= City network =

Geographical concept

City networks can either refer to a membership organization city leaders join to connect their city to other municipalities, or to a geographical concept used to describe inter-connectivity of cities on different levels (trade, railways, culture etc.).

== In international cooperation ==
The term "city network", in the context of international cooperation, refers to a membership organization that cities join either to take part to specific projects, to be represented by geographical specificity, or to assert political commitments. One of the main reasons why cities join a city network is to learn good practices from peer cities that have similar characteristics and face comparable challenges (infrastructure, urban transport, water and sanitation, smart city, etc.).

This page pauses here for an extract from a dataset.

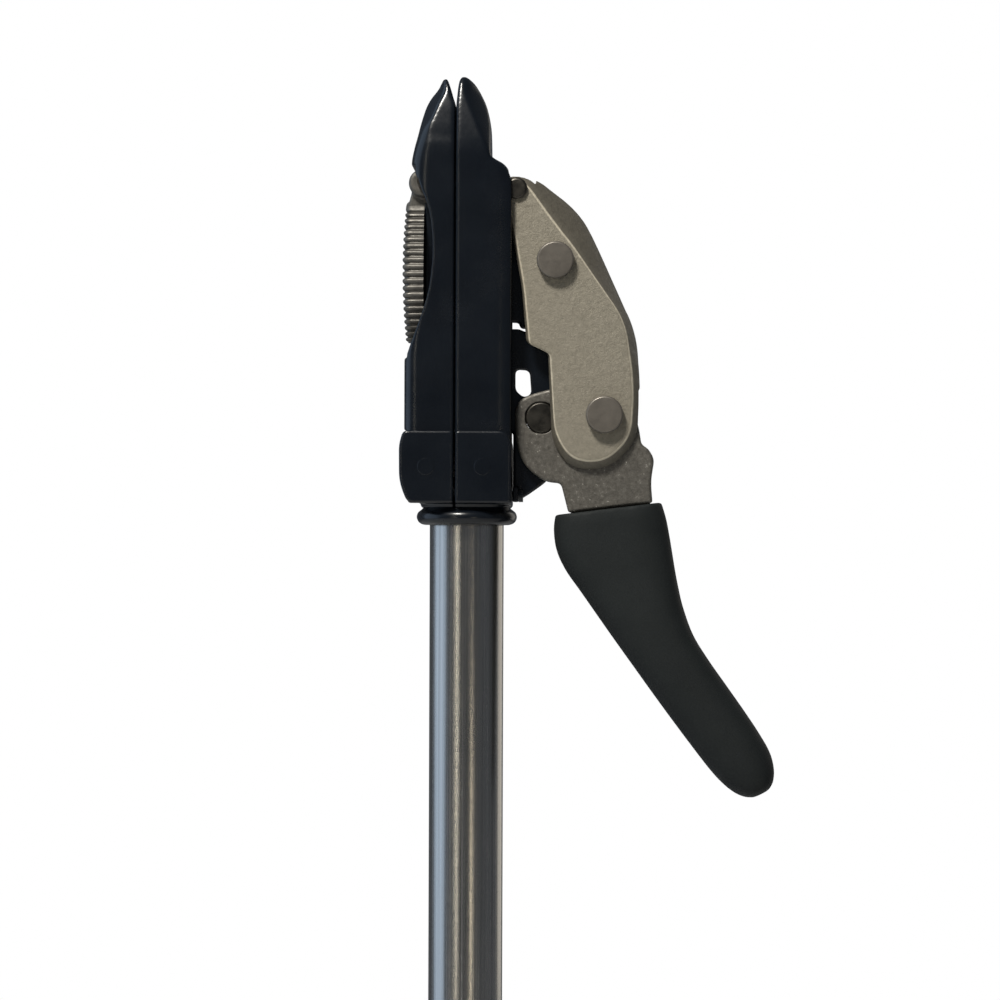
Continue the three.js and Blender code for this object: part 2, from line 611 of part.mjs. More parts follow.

== As a geographic concept ==
City networks are a geographic concept studying connections between cities by placing the cities as nodes on a network. In modern conceptions of cities, these networks play an important role in understanding the nature of cities. City networks can identify physical connections to other places, such as railways, canals, scheduled flights, or telecommunication networks, typically done using graph theory. City networks also exist in immaterial form, such as trade, global finance, markets, migration, cultural links, shared social spaces or shared histories. There are also networks of religious nature, in particular through pilgrimage.

The city itself is then regarded as the node where different networks run together. Some urban thinkers have argued that cities can only be understood if the context of the city's connections is understood.

It has been argued that city networks are a key ingredient of what defines a city, along with the number of people (density) and the particular way of life in cities.